Nope. All those premiums forked over by homeowners went to finance insurance which protects the bank against a default. It does not benefit the person in financial distress – who’s still liable for the mortgage amount, plus costs. The lender will come after you first before it files a claim.

(By the way, did you know it’s possible to default on a mortgage even while you’re making payments? If you let your house insurance lapse because you can’t afford it, or skip property tax payments or even let the place run down since you lack the dough to maintain it – you’re likely in default. Check that mortgage doc you never read.)

As I said, the scenario above is fictional. But you can be sure there will be something that comes along which causes Canada’s two remaining delusional housing markets to roll, leading to a meaningful correction and banker repression.

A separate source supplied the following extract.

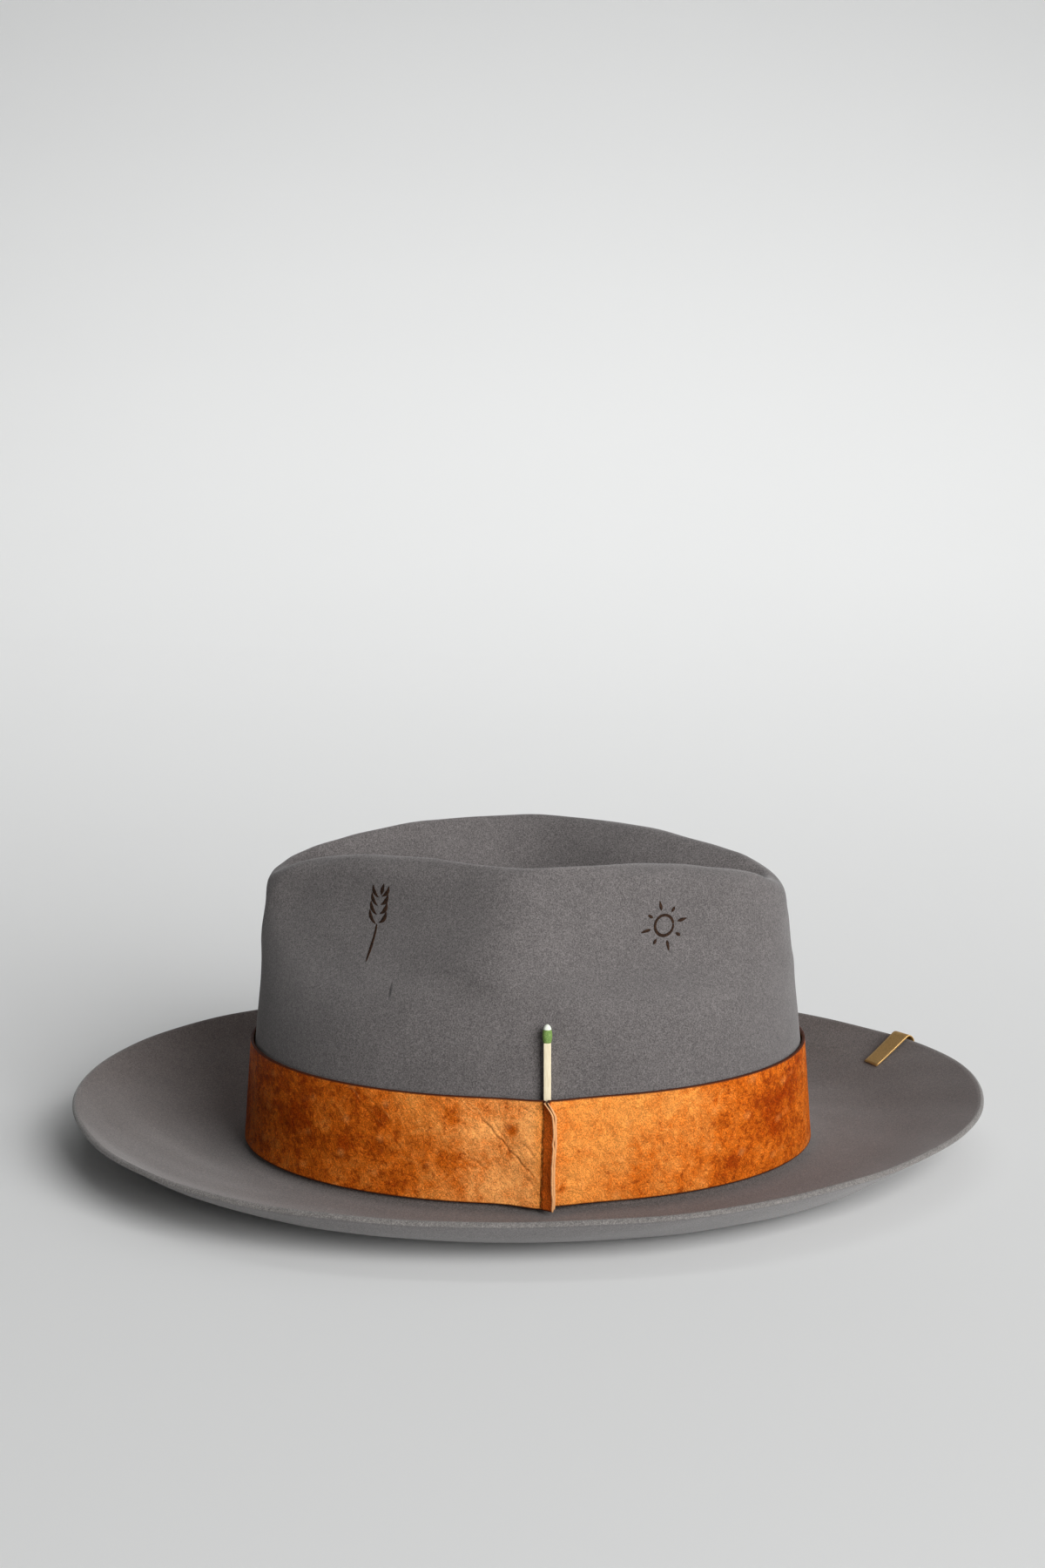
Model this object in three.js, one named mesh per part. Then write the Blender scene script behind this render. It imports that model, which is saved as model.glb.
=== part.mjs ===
// Felt hat with a leather band, a match tucked behind it and a brass clip on the brim.
// Millimetres, +Z up. The front of the hat faces -Y, its left side faces +X.
// The origin is under the middle of the brim, on the surface that the hat rests on.

import * as THREE from 'three';

// Felt
const FELT_THICKNESS = 2.0;
const BEARINGS_ROUND = 72;

// Leather band
const LEATHER_THICKNESS = 1.1;
const BAND_STEPS_ROUND = 72;
const SEAM_BEARING = 87.0;
const FIN_LENGTH = 5.2;
const FIN_LEAN = 40;
const FIN_SLIT = 0.3;
const BULGE_HALF_WIDTH = 12;
const BULGE_AT_HEIGHTS = [3.0, 4.6, 3.2];

// Match
const STICK_SIDE = 2.6;
const STICK_LOW_Z = 21;
const STICK_HIGH_Z = 61.6;
const MATCH_Y = 6.6;
const MATCH_X_AT_BAND = 81.5;
const MATCH_SLOPE = -0.12;
const BAND_TOP_Z = 42.3;
const HEAD_RADIUS = 1.75;
const HEAD_LENGTH = 4.2;
const TIP_LENGTH = 1.8;
const MATCH_GAP = 0.3;

// Brass clip
const CLIP_BEARING = 331.6;
const CLIP_SKEW = 2.2;
const CLIP_STAND = 0.8;
const CLIP_WIDTH = 9.2;
const CLIP_REACH = 155;
const CLIP_THICKNESS = 0.7;
const CLIP_GAP = 0.45;
const CLIP_TOP_LENGTH = 18.5;
const CLIP_UNDER_LENGTH = 11;
const CLIP_PAST_EDGE = 0.3;
const CLIP_FOLD_DEPTH = 0.6;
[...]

For example, did you see what TD said the other day in its quarterly economic forecast?

“Our baseline forecast is for a gradual softening in overall Canadian housing activity over the next two years. To the extent that yields stay at current levels, or decline further, upside risks to our baseline forecast would materialize.”

Now, combine a Trump win with his repeated calls for the Fed and Janet Yellen to jack interest rates (which will begin happening anyway on December 14th) and there’s something else to worry about.

The point is, the status quo may not be for much longer, if America is Great Again. Just sayin’.